Дверь открыл сам граф. Высокий, статный, с идеальной, несмотря на свои семьдесят лет, выправкой, он галантно приветствовал меня, собственноручно раздел («не сопротивляйтесь, так положено, за лакея и повара в этом доме я») и пригласил в свой кабинет. Нет, не в кабинет — в музей… Много, конечно, книг, но еще больше фотографий — отец, командир кавалергардского полка, он сам с друзьями по Пажескому корпусу и Академии генштаба, он с генералом Куропаткиным где-то под Лаояном и конечно же Франция — Париж, фронт, окопы, генералы, атташе, французские «пуалю» в голубых шинелях и рязанские, вологодские, костромские наши ребята из экспедиционного корпуса. И тут же на почетном месте кавалерийское седло, мирно доживавшее свой век в углу кабинета-музея. Но самым примечательным в этом музее была громадная, во всю стену, карта Европы. Алексей Алексеевич не без гордости обратил на нее мое внимание.
— Могу похвастаться, — сказал он, — думаю, что ни в Академии наук, ни в Ленинской библиотеке нет такой подробной карты. Сужу по тому, что ее специально затребовали в Кремль, когда проводилась демаркационная линия между Германией и СССР…
Я с уважением посмотрел на карту и, только чтоб не показаться нескромным, не осведомился о ее происхождении и деталях путешествия в Кремль.

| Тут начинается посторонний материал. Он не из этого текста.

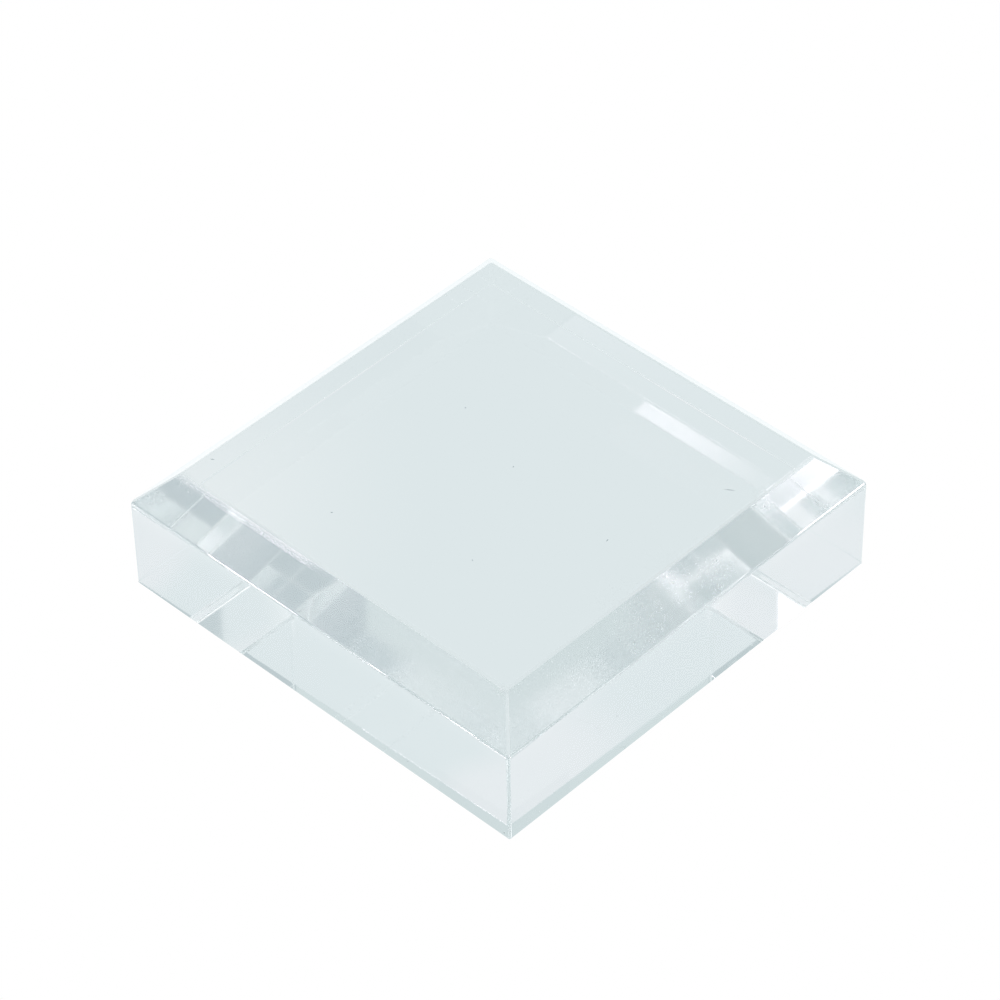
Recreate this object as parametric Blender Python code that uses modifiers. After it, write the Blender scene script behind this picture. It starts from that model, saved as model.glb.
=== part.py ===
"""Bevelled display block of clear cast acrylic.

A small museum and shop-display riser: one square piece cut from clear acrylic
sheet, sawn to size, bevelled at 45 degrees round its top face and polished on
every side. It is a single solid piece: nothing is bonded or screwed to it.

Units are metres and +Z is up. The origin is the centre of the base face, and
the sides of the block lie square to X and Y.
"""

import bmesh
import bpy

# Driving dimensions
SIDE = 0.070             # length of each side, over the flats
THICKNESS = 0.020        # thickness of the sheet that the block is cut from
BEVEL = 0.0052           # the 45 degree bevel takes this much off the top and off each side

# How far polishing has eased each kind of edge
CORNER_EASE = 0.00050    # the four upright corners, which are handled the most
ARRIS_EASE = 0.00035     # both edges of the bevel, and the mitres between its faces
BASE_EASE = 0.00010      # round the base, which is left nearly sharp
EASED_SEGMENTS = 4
TOLERANCE = 1e-6

# Clear acrylic
ACRYLIC_COLOUR = (0.87, 0.945, 0.955, 1.0)
ACRYLIC_ROUGHNESS = 0.03
ACRYLIC_IOR = 1.49

OBJECT_NAME = "acrylic_display_block"


def clear_scene():
    """Remove every object that the file was opened with."""
    for ob in list(bpy.data.objects):
        bpy.data.objects.remove(ob, do_unlink=True)


def new_collection(name):
    """Make a collection for the block and link it to the scene."""
    collection = bpy.data.collections.new(name)
    bpy.context.scene.collection.children.link(collection)
    return collection


def clear_acrylic():
    """Colourless cast acrylic, which is faintly blue-green through its thickness."""
    material = bpy.data.materials.new("clear_acrylic")
    material.use_nodes = True
    shader = material.node_tree.nodes["Principled BSDF"]
    shader.inputs["Base Color"].default_value = ACRYLIC_COLOUR
    shader.inputs["Roughness"].default_value = ACRYLIC_ROUGHNESS
    shader.inputs["Metallic"].default_value = 0.0
    shader.inputs["IOR"].default_value = ACRYLIC_IOR
    shader.inputs["Transmission Weight"].default_value = 1.0
    return material


def square_blank(bm):
    """The sawn blank: a square slab that stands on Z = 0."""
    bmesh.ops.create_cube(bm, size=1.0)
    bmesh.ops.scale(bm, vec=(SIDE, SIDE, THICKNESS), verts=bm.verts)
    bmesh.ops.translate(bm, vec=(0.0, 0.0, THICKNESS / 2), verts=bm.verts)


def cut_top_bevel(bm):
    """Cut the flat 45 degree bevel along the four edges of the top face."""
    rim = [edge for edge in bm.edges if lowest(edge) > THICKNESS - TOLERANCE]
    bmesh.ops.bevel(bm, geom=rim, offset=BEVEL, segments=1, affect='EDGES')


def lowest(edge):
    return min(vert.co.z for vert in edge.verts)


def highest(edge):
    return max(vert.co.z for vert in edge.verts)


def ease_of(edge):
    """How far polishing has eased this edge."""
    if highest(edge) < TOLERANCE:
        return BASE_EASE
    if lowest(edge) < TOLERANCE:
        return CORNER_EASE
    return ARRIS_EASE


def mark_eased_edges(bm):
    """Give each edge a bevel weight: its own ease as a share of the widest one."""
    weight = bm.edges.layers.float.new("bevel_weight_edge")
    for edge in bm.edges:
        edge[weight] = ease_of(edge) / CORNER_EASE


def ease_edges(block):
    """Round each edge by the weight that it was given."""
    eased = block.modifiers.new("eased_edges", 'BEVEL')
    eased.offset_type = 'OFFSET'
    eased.width = CORNER_EASE
    eased.segments = EASED_SEGMENTS
    eased.limit_method = 'WEIGHT'


def display_block():
    """The whole object: one bevelled and polished block of clear acrylic."""
    bm = bmesh.new()
    square_blank(bm)
    cut_top_bevel(bm)
    mark_eased_edges(bm)
    mesh = bpy.data.meshes.new("display_block")
    bm.to_mesh(mesh)
    bm.free()
    block = bpy.data.objects.new("display_block", mesh)
    block.data.materials.append(clear_acrylic())
    ease_edges(block)
    return block


def main():
    clear_scene()
    collection = new_collection(OBJECT_NAME)
    collection.objects.link(display_block())


main()
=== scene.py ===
"""Looks for the bevelled display block: clear cast acrylic on a pale studio floor."""

import math

import bmesh
import bpy
from mathutils import Matrix, Vector

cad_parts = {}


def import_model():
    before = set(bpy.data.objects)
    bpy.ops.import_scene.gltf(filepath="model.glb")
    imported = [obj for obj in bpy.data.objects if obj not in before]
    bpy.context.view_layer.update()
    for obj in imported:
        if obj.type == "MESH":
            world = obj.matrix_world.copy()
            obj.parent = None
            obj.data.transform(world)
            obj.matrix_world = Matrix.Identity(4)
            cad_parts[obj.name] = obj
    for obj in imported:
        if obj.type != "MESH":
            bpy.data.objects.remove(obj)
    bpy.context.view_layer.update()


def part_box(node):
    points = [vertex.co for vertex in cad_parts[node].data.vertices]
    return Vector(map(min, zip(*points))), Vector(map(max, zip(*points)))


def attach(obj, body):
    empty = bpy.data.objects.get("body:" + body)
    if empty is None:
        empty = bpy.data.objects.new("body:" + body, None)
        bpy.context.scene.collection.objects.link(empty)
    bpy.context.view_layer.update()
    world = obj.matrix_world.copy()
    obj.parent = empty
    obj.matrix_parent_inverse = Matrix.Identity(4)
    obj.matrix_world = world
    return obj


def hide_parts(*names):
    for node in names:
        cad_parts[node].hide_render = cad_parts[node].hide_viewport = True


NODE = "display_block"

# The block, in metres. Its side and thickness come from the frame.
BEVEL = 0.0052
CORNER_EASE = 0.00050
ARRIS_EASE = 0.00035
BASE_EASE = 0.00010
EASED_SEGMENTS = 6
TOLERANCE = 1e-6

# Acrylic. Lengths are in metres, and slopes are rise over run.
IOR = 1.49
ABSORPTION_COLOUR = (0.2, 0.8, 0.9, 1.0)
ABSORPTION_DENSITY = 0.12
SIDE_ROUGHNESS = 0.02
BEVEL_ROUGHNESS = 0.09

# Faces are told apart by how nearly their normal points straight up or down
CAST_NORMAL = 0.99
BEVEL_NORMALS = (0.6, 0.8)

# The middle of a noise, which runs from 0 to 1, and of a generated coordinate
MIDDLE = 0.5

# The bevels are less well buffed towards the front corner
DULL_PLACE = (0.0330, -0.0330, 0.0175)
DULL_REACH = (0.006, 0.038)
DULL_ROUGHNESS = 0.13

# Wear along the edges of the bevels, in a width that the grain varies
GRAIN_SCALE = 700.0
GRAIN_DETAIL = 3.0
WEAR_WIDTH = 0.00032
WEAR_ROUGHNESS = 0.10
WEAR_HAZE = 0.14

# A strip beside one upper edge that buffing has rolled over
ROLL_WIDTH = 0.00085
ROLL_SLOPE = 0.056
ROLL_PLACE = (-0.0185, -0.0298, 0.0200)
ROLL_REACH = (0.0110, 0.0200)
ROLL_HAZE = 0.60

# Fine marks of the buffing wheel, and broad waves: scales are along the edge and up the face
BUFF_SCALES = (60.0, 2600.0)
BUFF_DETAIL = 3.0
BUFF_HEIGHT = 6e-7
BUFF_ROUGHNESS = 0.06
WAVE_SCALES = (260.0, 60.0)
WAVE_DETAIL = 2.0
WAVE_LAYER = 1.0
WAVE_HEIGHT = 3.5e-6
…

Когда осмотр реликвий был закончен — кроме седла были тут и шашки, и пистолеты — французские, русские и еще какие-то, — я препровожден был в столовую и представлен супруге:
— Это моя Наташа Труханова, звезда парижских кабаре и кафешантанов в прошлом, а ныне домоправительница, которой все разрешается, кроме одного — готовить обед для гостей, о чем я вам уже говорил.
«Наташа Труханова», любезная и приветливая, сервировала стол…
— К моменту, когда вы закончите осмотр всех имеющихся здесь достопримечательностей, — сказала она, — все будет готово, и вы отведаете то, чем Алексей Алексеевич гордится не меньше, чем своей военно-дипломатической деятельностью.